• TASK DETAILS:
Reproduce exactly the lines from the one containing "main_tube();" through the one containing "low, high = Vector((1e9,)", both included, and nothing else.

• DATASET EXCERPT:
————————
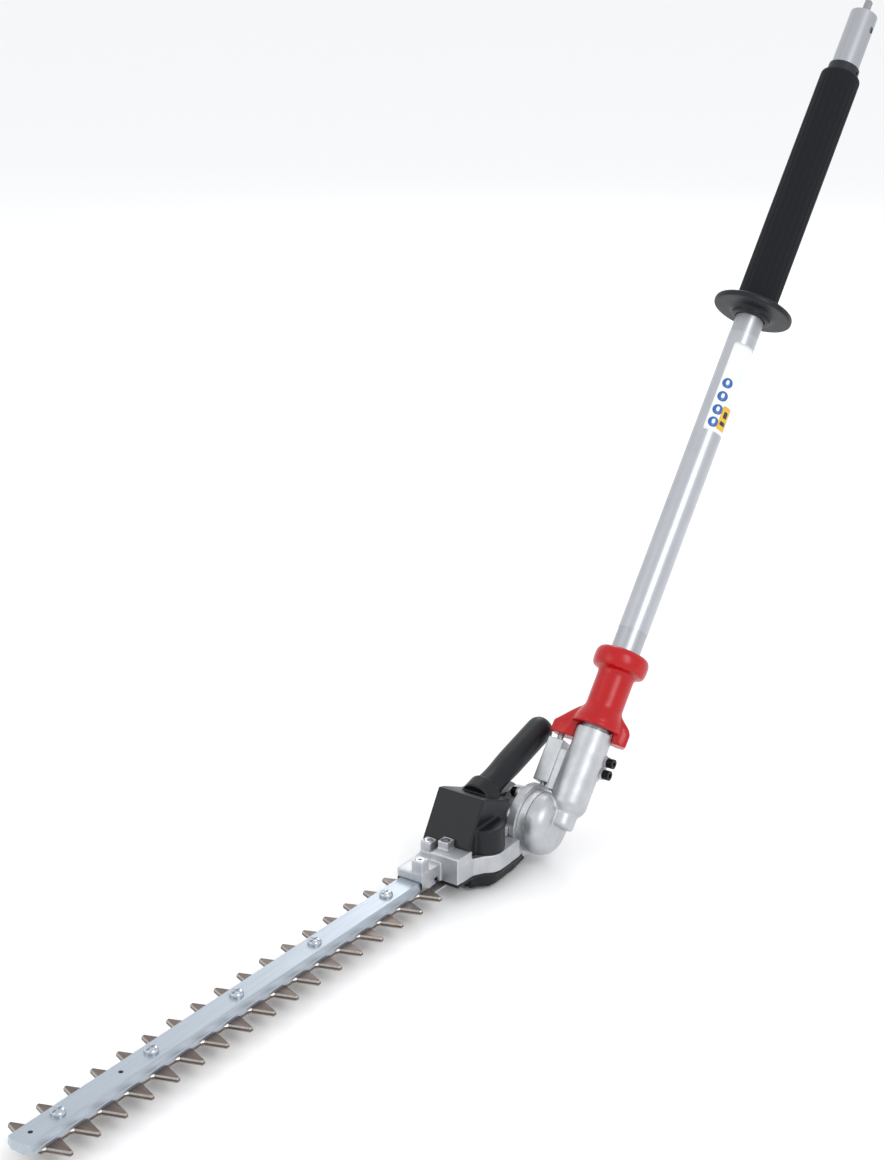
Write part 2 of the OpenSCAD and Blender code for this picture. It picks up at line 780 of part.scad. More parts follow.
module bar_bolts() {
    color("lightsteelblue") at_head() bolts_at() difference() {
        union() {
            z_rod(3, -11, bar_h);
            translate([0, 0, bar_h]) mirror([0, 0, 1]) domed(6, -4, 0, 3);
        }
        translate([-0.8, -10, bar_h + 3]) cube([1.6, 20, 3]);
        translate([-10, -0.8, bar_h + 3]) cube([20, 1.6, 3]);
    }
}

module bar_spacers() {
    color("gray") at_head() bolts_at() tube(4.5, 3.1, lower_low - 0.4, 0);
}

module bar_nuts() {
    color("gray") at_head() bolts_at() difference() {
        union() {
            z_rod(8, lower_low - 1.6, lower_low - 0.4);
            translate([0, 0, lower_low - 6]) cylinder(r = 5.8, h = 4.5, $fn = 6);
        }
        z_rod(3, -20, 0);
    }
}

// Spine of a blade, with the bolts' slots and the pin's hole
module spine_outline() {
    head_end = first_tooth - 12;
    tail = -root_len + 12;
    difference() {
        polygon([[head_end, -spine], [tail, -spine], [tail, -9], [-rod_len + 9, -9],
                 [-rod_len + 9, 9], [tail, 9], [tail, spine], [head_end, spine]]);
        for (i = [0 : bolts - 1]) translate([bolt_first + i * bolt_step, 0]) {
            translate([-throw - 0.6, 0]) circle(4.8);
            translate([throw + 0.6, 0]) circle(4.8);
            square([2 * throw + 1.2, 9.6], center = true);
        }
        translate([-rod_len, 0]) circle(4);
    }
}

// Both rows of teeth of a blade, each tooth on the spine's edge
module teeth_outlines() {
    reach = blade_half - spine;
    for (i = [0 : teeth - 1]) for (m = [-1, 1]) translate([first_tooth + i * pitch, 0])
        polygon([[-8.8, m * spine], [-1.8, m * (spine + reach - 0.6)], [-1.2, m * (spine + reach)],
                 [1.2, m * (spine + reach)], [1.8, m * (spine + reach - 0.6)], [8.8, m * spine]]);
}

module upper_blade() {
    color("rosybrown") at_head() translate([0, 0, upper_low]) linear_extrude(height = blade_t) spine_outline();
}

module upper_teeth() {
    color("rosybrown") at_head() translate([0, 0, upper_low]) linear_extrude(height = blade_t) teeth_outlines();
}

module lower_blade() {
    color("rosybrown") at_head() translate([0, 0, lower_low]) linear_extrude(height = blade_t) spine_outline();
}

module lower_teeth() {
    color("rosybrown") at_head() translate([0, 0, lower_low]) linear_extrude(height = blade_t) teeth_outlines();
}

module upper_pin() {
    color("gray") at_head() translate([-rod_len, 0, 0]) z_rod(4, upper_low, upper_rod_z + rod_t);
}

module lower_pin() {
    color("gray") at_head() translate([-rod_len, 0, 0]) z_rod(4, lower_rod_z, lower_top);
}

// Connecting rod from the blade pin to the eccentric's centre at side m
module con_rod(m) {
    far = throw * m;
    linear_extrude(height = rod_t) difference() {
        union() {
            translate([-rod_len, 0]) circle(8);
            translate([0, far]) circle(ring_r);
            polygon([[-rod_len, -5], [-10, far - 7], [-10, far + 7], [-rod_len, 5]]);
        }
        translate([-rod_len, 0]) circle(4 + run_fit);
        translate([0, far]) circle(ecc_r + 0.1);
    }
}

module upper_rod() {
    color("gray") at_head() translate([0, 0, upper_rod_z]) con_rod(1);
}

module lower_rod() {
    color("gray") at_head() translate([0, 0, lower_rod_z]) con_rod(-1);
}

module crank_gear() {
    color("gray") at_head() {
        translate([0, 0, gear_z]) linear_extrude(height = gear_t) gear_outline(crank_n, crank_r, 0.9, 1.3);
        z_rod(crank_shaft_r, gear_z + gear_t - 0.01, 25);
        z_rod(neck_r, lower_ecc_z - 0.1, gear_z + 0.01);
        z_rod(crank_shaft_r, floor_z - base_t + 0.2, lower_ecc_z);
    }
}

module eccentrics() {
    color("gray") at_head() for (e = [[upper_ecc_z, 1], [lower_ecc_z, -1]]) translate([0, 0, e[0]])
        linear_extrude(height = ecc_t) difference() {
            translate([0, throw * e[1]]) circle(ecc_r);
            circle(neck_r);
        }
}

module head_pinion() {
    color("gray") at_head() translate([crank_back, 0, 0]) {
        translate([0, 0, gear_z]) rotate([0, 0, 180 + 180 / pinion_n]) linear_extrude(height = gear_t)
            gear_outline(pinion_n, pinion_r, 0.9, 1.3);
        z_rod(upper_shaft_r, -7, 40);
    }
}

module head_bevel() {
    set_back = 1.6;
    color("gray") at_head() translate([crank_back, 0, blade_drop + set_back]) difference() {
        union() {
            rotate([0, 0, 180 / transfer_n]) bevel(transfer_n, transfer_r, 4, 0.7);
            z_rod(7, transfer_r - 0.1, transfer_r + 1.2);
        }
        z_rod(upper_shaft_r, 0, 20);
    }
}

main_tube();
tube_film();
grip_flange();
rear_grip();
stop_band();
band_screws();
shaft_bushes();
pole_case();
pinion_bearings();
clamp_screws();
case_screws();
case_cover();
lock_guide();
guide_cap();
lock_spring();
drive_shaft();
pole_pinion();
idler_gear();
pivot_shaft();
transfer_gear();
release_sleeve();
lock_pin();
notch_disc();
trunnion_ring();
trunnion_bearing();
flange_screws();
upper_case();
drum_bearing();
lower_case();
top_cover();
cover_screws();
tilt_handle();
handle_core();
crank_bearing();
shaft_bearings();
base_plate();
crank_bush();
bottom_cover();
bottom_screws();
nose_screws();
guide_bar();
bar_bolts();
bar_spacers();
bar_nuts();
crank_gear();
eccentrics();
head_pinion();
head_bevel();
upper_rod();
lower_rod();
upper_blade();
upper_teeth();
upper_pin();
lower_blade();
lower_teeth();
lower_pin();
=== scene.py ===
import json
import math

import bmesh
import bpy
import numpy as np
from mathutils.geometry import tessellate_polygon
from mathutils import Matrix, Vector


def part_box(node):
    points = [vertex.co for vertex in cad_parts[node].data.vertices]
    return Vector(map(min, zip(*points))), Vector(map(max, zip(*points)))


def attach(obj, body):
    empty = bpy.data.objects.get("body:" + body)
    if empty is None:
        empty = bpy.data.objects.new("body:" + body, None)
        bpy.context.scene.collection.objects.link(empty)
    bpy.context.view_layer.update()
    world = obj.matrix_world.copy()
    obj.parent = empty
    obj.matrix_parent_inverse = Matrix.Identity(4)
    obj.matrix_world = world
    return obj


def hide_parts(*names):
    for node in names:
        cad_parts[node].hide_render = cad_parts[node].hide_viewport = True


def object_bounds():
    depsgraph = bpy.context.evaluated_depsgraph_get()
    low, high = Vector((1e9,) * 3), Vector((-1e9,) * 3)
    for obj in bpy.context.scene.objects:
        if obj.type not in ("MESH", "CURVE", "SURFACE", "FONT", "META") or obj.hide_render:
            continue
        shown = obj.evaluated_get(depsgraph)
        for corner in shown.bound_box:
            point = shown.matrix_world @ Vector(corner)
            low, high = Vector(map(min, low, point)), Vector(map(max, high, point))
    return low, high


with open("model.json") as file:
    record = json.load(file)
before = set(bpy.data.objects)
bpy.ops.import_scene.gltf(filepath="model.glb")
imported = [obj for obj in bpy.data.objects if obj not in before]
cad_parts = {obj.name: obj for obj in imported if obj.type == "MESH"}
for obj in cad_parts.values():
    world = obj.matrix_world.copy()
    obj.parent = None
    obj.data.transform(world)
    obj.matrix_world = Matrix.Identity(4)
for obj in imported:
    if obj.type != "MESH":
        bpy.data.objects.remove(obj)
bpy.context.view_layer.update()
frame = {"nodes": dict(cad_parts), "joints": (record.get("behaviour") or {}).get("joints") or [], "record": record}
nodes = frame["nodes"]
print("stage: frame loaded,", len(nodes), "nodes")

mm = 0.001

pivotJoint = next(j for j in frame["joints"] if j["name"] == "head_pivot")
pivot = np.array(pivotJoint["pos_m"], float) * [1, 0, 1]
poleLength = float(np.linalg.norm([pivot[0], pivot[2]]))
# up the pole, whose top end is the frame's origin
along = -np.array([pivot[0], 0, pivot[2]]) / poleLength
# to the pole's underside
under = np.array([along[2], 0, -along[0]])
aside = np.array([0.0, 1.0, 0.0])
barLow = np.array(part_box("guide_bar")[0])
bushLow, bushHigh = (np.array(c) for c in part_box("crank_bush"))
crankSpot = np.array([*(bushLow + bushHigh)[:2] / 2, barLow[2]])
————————
• SOLUTION BELOW:
main_tube();
tube_film();
grip_flange();
rear_grip();
stop_band();
band_screws();
shaft_bushes();
pole_case();
pinion_bearings();
clamp_screws();
case_screws();
case_cover();
lock_guide();
guide_cap();
lock_spring();
drive_shaft();
pole_pinion();
idler_gear();
pivot_shaft();
transfer_gear();
release_sleeve();
lock_pin();
notch_disc();
trunnion_ring();
trunnion_bearing();
flange_screws();
upper_case();
drum_bearing();
lower_case();
top_cover();
cover_screws();
tilt_handle();
handle_core();
crank_bearing();
shaft_bearings();
base_plate();
crank_bush();
bottom_cover();
bottom_screws();
nose_screws();
guide_bar();
bar_bolts();
bar_spacers();
bar_nuts();
crank_gear();
eccentrics();
head_pinion();
head_bevel();
upper_rod();
lower_rod();
upper_blade();
upper_teeth();
upper_pin();
lower_blade();
lower_teeth();
lower_pin();
=== scene.py ===
import json
import math

import bmesh
import bpy
import numpy as np
from mathutils.geometry import tessellate_polygon
from mathutils import Matrix, Vector


def part_box(node):
    points = [vertex.co for vertex in cad_parts[node].data.vertices]
    return Vector(map(min, zip(*points))), Vector(map(max, zip(*points)))


def attach(obj, body):
    empty = bpy.data.objects.get("body:" + body)
    if empty is None:
        empty = bpy.data.objects.new("body:" + body, None)
        bpy.context.scene.collection.objects.link(empty)
    bpy.context.view_layer.update()
    world = obj.matrix_world.copy()
    obj.parent = empty
    obj.matrix_parent_inverse = Matrix.Identity(4)
    obj.matrix_world = world
    return obj


def hide_parts(*names):
    for node in names:
        cad_parts[node].hide_render = cad_parts[node].hide_viewport = True


def object_bounds():
    depsgraph = bpy.context.evaluated_depsgraph_get()
    low, high = Vector((1e9,) * 3), Vector((-1e9,) * 3)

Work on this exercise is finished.